Include in the output exactly the lines from the opening of the data through the line containing "its mouth up.", and nothing more.

========================================================================

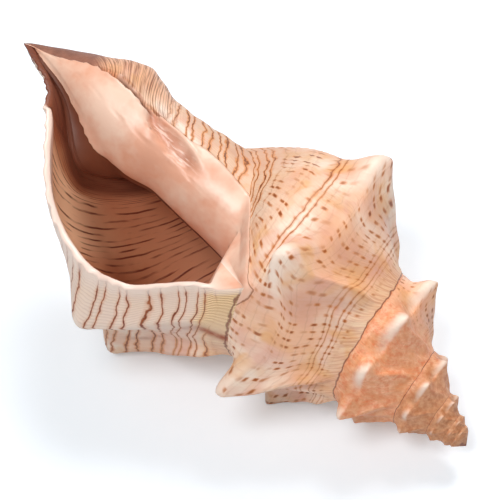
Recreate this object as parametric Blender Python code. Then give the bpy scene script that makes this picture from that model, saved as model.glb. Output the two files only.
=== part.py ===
"""A striped fox shell: a whole adult horse conch, lying as it rests, with its mouth up.

The animal adds to the edge of one coiled tube all its life, so the whole wall follows one rule.
Each step of growth turns the lip about the axis, widens it and moves it down the axis by fixed
shares. The wall is made as a flat sheet of growth steps by profile rows, which that rule coils up.
"""

import math

import bmesh
import bpy
import numpy as np
from mathutils import Matrix, Vector

MM = 0.001

# Growth: turns count back from the lip, so the lip is at 0 and one whorl earlier is at -1.
RADIAL_RATE = 0.545  # natural logarithm of the widening in one turn
AXIAL_RATE = 0.628  # the same for the distance below the apex
TURNS = 6.1
APEX_RISE = 0.4  # mm that the rounded first whorl stands above the point that the spiral shrinks to
LIP_ANGLE = -60.0  # degrees round the axis

# The lip's outline from the suture down to the canal, in rows of
# (station, radius mm, drop below the apex mm, degrees ahead of LIP_ANGLE).
LIP_OUTLINE = [
    (0.00, 27.5, 61.8, 37.0),
    (0.06, 29.1, 66.0, 27.5),
    (0.14, 31.6, 71.8, 20.0),
    (0.21, 34.0, 76.8, 10.5),
    (0.28, 36.8, 81.8, 2.5),
    (0.35, 39.2, 86.6, 1.5),
    (0.42, 41.4, 91.0, 3.0),
    (0.48, 40.2, 97.2, 0.5),
    (0.55, 37.7, 105.6, 0.0),
    (0.63, 33.4, 114.3, 3.0),
    (0.71, 26.2, 123.0, 7.0),
    (0.80, 17.8, 131.5, 12.0),
    (1.00, 8.0, 150.0, 20.0),
]
SHOULDER, SUTURE, NECK, TIP = 0.42, 0.55, 0.80, 1.0
OUTLINE_OF = {row[0]: row[1:] for row in LIP_OUTLINE}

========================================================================

_ANSWER TO THE PROBLEM_.
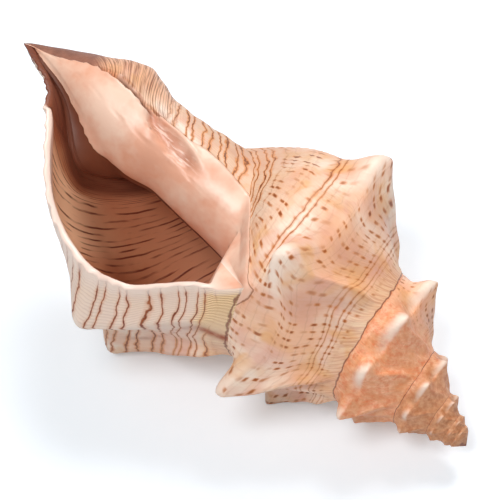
Recreate this object as parametric Blender Python code. Then give the bpy scene script that makes this picture from that model, saved as model.glb. Output the two files only.
=== part.py ===
"""A striped fox shell: a whole adult horse conch, lying as it rests, with its mouth up.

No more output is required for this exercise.